• [SHORT EXERCISE]
Return verbatim the inclusive range of lines running from the line that contains "What bpy script" to the line that contains "THROUGH = 20.0". Omit every other line.

• [MATERIAL SHOWN]

* * * * * * *

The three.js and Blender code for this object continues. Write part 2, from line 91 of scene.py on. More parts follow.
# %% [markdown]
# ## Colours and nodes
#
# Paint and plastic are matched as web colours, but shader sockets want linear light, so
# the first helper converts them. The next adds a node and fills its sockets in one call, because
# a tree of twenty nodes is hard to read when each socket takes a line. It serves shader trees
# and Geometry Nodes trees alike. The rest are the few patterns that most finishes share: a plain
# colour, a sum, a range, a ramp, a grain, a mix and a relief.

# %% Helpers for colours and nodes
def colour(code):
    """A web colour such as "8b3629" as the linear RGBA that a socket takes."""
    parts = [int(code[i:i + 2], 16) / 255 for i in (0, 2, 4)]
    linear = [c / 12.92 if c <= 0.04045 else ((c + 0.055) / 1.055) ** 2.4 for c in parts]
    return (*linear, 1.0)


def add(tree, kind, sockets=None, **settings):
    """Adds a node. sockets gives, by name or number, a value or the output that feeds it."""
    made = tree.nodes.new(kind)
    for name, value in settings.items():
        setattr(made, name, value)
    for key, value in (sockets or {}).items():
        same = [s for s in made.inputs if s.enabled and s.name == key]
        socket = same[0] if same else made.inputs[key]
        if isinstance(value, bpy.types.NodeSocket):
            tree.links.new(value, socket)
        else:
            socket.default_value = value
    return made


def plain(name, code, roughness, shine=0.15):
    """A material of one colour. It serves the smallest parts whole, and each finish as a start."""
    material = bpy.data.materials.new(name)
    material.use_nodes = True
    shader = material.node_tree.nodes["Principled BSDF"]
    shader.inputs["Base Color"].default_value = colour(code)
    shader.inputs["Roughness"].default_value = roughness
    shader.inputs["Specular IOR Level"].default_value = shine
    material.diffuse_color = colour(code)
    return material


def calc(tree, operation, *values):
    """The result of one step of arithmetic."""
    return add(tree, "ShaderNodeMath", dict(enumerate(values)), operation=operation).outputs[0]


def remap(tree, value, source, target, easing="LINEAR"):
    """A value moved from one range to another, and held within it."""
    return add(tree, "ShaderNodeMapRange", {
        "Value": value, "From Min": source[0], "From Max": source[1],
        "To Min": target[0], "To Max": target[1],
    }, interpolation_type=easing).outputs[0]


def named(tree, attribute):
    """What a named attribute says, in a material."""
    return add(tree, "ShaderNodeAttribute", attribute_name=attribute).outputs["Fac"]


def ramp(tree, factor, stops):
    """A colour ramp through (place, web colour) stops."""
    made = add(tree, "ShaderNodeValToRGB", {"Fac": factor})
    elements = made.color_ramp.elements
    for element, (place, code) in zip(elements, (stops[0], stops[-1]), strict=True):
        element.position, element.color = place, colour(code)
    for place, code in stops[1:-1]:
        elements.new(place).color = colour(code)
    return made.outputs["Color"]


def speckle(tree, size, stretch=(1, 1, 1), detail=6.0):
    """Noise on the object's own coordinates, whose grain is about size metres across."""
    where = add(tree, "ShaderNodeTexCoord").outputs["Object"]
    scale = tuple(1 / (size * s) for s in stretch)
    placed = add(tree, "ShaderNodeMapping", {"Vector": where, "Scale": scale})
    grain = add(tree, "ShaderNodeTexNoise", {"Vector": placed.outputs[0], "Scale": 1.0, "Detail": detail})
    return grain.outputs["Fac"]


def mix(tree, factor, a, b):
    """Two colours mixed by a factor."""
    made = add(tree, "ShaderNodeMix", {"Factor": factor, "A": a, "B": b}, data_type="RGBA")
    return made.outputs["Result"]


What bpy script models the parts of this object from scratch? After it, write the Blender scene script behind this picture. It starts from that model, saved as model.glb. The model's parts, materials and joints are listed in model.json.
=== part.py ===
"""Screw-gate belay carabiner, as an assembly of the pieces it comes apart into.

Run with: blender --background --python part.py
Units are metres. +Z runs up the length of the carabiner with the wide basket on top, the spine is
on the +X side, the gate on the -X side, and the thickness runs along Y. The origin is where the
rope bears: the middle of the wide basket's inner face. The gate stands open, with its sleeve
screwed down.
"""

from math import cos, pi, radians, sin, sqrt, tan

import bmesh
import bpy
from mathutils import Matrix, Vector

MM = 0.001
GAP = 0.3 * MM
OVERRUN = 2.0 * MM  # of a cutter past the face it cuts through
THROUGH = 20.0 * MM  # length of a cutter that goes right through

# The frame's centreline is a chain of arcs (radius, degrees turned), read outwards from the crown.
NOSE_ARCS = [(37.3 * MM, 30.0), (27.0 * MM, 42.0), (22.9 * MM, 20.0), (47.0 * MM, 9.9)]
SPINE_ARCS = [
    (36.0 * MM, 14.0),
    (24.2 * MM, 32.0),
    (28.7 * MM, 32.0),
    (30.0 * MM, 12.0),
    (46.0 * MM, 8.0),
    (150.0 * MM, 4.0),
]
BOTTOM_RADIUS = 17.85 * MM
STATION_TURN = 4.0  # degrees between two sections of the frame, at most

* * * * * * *

• [RESULT OF THE TASK]
What bpy script models the parts of this object from scratch? After it, write the Blender scene script behind this picture. It starts from that model, saved as model.glb. The model's parts, materials and joints are listed in model.json.
=== part.py ===
"""Screw-gate belay carabiner, as an assembly of the pieces it comes apart into.

Run with: blender --background --python part.py
Units are metres. +Z runs up the length of the carabiner with the wide basket on top, the spine is
on the +X side, the gate on the -X side, and the thickness runs along Y. The origin is where the
rope bears: the middle of the wide basket's inner face. The gate stands open, with its sleeve
screwed down.
"""

from math import cos, pi, radians, sin, sqrt, tan

import bmesh
import bpy
from mathutils import Matrix, Vector

MM = 0.001
GAP = 0.3 * MM
OVERRUN = 2.0 * MM  # of a cutter past the face it cuts through
THROUGH = 20.0 * MM  # length of a cutter that goes right through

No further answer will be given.